I also have a lead acid battery charger which I tried on the
aforementioned battery without success. The charger is a
2/4/6/8/10/12V multi-range 1A float battery charger, which I bought a
few years ago from RS Components (part 129-684) http://tinyurl.com/2gfm5z
I was hoping to use the charger on the replacement battery some time
in the future.

Without a battery, I'm not sure how to test whether or not the charger
is working properly. The green "charged" LED lights up when the 2V or
4V range is selected, even though there is nothing across the output
terminals. Measuring the o/c d.c. voltage and s/c current across the
output terminals gives readings of a few hundred millivolts and
microamps.

I looked inside the charger and there is no sign of overheating
anywhere.

At the a.c. power supply input, there is a step-down mains transformer
and some large electrolytics and several rectifier diodes. On the
p.c.b., there is one LM339N quad comparator (which has a voltage of
7.6V between its supply pins 3 and 11).
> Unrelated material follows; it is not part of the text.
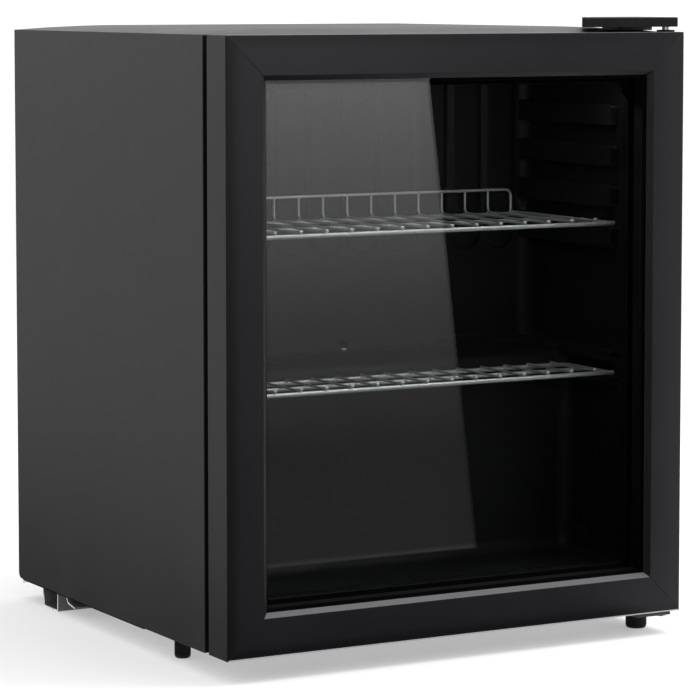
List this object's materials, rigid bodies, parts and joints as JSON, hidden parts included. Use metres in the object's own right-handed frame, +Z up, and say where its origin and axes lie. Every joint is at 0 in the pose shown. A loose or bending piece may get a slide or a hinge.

A TIP3055 power transistor on
a large heatsink is also present and a few small signal transistors.
Other than that I can only see resistors and a few small signal diodes
and zeners.

Please can anyone suggest a few simple tests that I can carry out to
verify whether or not the charger is working properly? What can I put
across the charger's output terminals to simulate a battery?

Thanks folks.


If it says it is a 1A charger then a 1 Ohm 5W resistor should cause it
to click. The charger may turn off on undervoltage thinking you have a
shorted cell. In that case put 2x 1 ohms in parallel and then put that
combo in series with the 1 Ohm for 1.5 Ohm total, it should start
charging that. Clip your VOM across the total load, plug the charger in,
and be ready to unplug if the voltage is much greater than 1.5V.